**Task:** Write out again, unaltered, the lines from the start through the line containing "ring(bearing_outer, bore, high, high".
/---
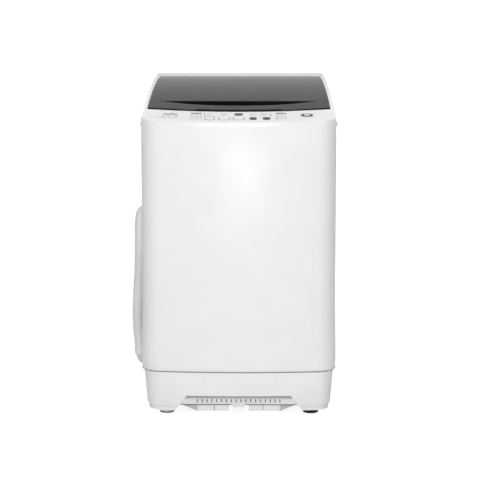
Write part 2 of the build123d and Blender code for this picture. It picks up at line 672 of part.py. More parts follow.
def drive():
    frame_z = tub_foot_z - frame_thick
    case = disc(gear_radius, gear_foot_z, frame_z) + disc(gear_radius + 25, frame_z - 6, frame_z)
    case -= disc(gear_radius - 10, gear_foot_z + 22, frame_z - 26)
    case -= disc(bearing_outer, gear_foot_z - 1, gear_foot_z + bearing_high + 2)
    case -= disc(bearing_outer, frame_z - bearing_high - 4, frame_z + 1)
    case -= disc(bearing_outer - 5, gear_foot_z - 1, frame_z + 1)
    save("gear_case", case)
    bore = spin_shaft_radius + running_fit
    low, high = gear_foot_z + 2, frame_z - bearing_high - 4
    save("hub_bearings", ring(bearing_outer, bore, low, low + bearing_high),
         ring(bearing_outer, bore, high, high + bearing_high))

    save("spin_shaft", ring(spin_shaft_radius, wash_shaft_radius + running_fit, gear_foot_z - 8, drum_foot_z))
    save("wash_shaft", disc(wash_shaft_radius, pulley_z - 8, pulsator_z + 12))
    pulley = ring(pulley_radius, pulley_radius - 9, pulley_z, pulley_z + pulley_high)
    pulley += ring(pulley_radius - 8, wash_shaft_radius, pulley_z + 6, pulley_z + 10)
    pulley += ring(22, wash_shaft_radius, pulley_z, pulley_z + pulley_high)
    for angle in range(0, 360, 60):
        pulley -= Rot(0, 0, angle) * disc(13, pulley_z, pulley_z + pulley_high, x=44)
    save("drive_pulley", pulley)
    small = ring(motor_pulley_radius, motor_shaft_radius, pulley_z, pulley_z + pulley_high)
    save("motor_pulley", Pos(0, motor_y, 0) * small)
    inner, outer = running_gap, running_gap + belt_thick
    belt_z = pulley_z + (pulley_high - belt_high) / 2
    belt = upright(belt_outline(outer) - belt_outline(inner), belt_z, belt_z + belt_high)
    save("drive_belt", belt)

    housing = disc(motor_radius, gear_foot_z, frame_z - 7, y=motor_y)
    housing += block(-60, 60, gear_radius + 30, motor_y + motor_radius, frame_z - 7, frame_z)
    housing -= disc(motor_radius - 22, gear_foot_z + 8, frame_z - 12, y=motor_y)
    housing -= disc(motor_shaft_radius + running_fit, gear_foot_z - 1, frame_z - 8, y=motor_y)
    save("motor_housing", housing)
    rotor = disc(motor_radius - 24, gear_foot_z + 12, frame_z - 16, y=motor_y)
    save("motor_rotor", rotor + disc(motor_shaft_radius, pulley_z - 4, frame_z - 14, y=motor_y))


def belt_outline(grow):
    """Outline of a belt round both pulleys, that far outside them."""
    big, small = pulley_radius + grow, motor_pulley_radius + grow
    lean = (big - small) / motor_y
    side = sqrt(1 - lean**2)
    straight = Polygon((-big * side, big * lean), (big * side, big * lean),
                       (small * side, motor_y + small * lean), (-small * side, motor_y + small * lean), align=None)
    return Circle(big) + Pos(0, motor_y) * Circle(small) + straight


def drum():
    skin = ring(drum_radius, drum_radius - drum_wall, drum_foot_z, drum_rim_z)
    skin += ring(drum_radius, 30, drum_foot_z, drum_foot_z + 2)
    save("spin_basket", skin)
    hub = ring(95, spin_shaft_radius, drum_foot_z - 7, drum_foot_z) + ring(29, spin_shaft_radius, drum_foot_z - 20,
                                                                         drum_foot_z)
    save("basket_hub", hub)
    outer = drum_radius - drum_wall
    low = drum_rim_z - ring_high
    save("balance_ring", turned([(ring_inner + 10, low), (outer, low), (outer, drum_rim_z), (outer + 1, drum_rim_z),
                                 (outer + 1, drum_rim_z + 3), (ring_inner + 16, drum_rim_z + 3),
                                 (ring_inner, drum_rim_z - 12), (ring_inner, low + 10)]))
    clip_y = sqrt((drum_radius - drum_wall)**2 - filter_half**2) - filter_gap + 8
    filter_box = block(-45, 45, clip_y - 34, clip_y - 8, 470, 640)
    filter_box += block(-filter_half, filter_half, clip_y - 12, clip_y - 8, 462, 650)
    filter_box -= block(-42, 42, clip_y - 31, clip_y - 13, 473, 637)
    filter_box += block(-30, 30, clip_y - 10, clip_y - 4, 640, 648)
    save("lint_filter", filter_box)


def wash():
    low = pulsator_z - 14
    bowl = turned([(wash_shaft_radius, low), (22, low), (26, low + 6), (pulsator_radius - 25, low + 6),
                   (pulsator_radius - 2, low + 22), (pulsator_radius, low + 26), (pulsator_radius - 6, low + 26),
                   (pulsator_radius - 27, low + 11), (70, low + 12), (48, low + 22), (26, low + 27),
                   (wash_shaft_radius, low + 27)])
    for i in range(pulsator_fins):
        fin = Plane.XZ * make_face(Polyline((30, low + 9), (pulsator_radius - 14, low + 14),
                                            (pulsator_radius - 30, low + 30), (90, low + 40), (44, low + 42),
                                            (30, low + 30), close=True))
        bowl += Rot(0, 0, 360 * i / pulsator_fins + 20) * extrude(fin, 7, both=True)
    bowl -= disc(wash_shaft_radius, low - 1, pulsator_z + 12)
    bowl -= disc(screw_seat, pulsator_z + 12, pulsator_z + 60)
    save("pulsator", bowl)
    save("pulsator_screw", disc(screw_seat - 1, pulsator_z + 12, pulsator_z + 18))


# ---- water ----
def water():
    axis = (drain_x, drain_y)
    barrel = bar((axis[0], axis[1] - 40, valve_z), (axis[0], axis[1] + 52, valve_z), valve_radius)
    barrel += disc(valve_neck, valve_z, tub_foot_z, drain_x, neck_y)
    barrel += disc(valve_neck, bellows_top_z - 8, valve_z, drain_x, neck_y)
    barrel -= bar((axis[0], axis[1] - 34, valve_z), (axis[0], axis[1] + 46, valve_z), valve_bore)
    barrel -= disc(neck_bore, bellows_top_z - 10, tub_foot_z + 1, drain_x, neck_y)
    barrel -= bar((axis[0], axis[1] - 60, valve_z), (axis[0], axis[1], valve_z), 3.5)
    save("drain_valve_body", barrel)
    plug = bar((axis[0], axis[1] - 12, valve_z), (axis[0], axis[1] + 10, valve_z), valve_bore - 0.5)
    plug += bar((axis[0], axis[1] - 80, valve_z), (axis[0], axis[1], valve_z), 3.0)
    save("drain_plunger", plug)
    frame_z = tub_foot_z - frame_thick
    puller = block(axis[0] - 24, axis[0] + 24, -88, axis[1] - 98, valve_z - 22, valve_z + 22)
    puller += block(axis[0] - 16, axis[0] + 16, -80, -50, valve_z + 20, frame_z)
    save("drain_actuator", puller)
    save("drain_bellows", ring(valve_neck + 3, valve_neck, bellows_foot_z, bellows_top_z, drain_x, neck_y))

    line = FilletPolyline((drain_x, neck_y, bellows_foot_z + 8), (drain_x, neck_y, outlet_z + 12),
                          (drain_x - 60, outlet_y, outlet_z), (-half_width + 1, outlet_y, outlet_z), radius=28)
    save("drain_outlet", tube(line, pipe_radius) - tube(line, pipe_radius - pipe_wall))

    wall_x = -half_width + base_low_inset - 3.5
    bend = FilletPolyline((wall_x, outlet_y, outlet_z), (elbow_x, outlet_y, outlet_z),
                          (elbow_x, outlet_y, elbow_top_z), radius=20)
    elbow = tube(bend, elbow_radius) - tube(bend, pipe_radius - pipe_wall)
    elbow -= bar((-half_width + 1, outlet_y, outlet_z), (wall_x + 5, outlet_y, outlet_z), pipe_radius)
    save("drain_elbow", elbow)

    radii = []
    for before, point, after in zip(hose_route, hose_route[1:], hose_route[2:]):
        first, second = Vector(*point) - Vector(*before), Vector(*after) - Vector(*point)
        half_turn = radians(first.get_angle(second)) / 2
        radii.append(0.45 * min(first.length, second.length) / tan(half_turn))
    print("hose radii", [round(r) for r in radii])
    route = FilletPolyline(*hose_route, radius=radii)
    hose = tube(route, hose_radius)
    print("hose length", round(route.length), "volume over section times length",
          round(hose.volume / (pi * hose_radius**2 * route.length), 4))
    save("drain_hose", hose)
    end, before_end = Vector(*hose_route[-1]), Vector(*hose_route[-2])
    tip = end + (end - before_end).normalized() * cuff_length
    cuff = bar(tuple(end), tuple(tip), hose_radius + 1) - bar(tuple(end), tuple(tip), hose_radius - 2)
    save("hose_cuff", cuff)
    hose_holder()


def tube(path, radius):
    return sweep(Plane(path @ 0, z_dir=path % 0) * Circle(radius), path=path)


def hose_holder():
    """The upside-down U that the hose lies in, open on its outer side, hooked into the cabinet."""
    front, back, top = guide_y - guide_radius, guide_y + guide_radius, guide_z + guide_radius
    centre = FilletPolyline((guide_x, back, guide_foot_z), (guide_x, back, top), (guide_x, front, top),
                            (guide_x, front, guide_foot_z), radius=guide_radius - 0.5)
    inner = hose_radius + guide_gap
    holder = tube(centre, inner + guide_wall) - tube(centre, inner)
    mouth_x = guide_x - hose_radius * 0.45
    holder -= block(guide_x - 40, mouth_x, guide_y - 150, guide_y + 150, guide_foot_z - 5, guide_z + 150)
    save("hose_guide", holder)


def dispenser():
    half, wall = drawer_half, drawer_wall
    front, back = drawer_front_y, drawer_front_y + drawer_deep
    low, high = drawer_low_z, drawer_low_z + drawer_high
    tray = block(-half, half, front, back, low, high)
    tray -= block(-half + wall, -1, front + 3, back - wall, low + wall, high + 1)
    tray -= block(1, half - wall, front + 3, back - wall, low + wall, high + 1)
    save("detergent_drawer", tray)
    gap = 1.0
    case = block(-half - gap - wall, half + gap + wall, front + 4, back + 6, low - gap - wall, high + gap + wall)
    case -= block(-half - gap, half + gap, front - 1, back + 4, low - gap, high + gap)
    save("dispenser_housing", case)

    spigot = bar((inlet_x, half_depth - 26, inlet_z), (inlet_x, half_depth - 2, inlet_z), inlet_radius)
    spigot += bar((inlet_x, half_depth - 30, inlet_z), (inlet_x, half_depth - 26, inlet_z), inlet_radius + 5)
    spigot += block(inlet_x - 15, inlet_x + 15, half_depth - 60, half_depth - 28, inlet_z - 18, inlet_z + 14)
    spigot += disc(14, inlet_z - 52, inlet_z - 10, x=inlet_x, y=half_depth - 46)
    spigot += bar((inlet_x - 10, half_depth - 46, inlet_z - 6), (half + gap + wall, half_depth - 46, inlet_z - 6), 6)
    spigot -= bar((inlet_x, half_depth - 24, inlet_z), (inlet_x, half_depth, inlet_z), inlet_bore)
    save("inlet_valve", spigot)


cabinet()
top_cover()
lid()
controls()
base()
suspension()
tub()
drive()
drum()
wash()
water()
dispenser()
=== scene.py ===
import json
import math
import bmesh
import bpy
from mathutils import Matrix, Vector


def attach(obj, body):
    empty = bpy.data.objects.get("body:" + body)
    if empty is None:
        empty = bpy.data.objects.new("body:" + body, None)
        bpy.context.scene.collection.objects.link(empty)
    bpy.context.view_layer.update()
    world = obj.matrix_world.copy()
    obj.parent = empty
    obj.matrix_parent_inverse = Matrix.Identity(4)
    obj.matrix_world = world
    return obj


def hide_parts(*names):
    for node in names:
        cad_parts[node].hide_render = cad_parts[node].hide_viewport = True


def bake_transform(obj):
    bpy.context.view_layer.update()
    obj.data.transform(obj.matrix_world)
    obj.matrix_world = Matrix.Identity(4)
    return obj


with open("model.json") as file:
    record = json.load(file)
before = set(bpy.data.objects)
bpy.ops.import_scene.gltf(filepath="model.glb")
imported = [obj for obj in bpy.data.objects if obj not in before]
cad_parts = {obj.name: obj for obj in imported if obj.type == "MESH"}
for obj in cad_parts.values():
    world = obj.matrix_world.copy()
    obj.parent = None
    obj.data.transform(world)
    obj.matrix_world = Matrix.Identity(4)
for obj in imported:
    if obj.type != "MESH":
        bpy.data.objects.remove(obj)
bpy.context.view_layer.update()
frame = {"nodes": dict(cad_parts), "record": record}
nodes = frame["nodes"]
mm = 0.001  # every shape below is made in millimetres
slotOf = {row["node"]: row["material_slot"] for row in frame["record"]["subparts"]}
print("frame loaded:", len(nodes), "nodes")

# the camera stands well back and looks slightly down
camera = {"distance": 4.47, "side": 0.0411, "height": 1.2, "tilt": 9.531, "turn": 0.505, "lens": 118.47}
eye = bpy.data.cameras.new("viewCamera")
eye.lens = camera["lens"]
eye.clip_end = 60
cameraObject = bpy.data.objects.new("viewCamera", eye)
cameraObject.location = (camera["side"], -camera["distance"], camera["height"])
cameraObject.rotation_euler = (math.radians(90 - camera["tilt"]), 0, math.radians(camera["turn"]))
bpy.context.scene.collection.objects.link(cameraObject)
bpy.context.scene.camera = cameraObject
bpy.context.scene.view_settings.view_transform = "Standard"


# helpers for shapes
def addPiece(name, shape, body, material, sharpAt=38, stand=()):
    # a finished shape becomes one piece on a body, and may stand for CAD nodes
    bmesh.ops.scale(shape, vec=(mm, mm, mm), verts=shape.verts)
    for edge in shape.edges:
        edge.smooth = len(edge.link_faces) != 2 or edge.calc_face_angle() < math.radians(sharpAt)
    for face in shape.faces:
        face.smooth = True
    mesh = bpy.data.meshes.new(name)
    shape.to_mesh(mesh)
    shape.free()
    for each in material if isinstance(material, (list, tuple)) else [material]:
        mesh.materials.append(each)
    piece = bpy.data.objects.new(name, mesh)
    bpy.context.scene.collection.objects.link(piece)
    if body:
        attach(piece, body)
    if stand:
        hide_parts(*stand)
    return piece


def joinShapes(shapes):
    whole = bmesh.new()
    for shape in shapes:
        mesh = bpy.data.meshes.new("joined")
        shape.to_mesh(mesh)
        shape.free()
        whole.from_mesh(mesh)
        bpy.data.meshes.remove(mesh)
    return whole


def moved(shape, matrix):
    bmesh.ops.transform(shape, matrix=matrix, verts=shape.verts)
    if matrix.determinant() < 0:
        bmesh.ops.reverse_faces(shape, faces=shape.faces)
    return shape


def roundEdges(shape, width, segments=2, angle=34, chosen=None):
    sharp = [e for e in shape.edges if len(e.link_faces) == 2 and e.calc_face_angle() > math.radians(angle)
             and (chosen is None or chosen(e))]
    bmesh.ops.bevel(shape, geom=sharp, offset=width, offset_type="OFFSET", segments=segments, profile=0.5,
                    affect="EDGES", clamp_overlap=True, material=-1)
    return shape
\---
**Written solution:**
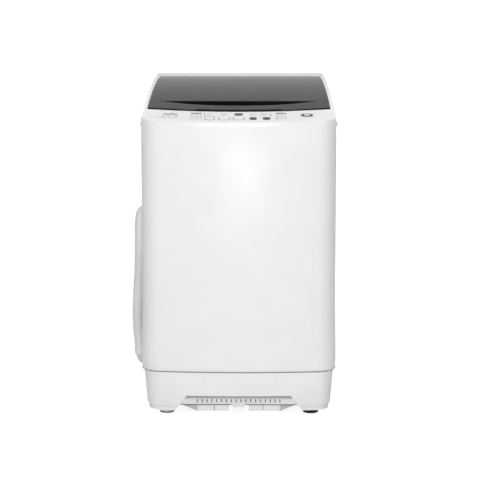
Write part 2 of the build123d and Blender code for this picture. It picks up at line 672 of part.py. More parts follow.
def drive():
    frame_z = tub_foot_z - frame_thick
    case = disc(gear_radius, gear_foot_z, frame_z) + disc(gear_radius + 25, frame_z - 6, frame_z)
    case -= disc(gear_radius - 10, gear_foot_z + 22, frame_z - 26)
    case -= disc(bearing_outer, gear_foot_z - 1, gear_foot_z + bearing_high + 2)
    case -= disc(bearing_outer, frame_z - bearing_high - 4, frame_z + 1)
    case -= disc(bearing_outer - 5, gear_foot_z - 1, frame_z + 1)
    save("gear_case", case)
    bore = spin_shaft_radius + running_fit
    low, high = gear_foot_z + 2, frame_z - bearing_high - 4
    save("hub_bearings", ring(bearing_outer, bore, low, low + bearing_high),
         ring(bearing_outer, bore, high, high + bearing_high))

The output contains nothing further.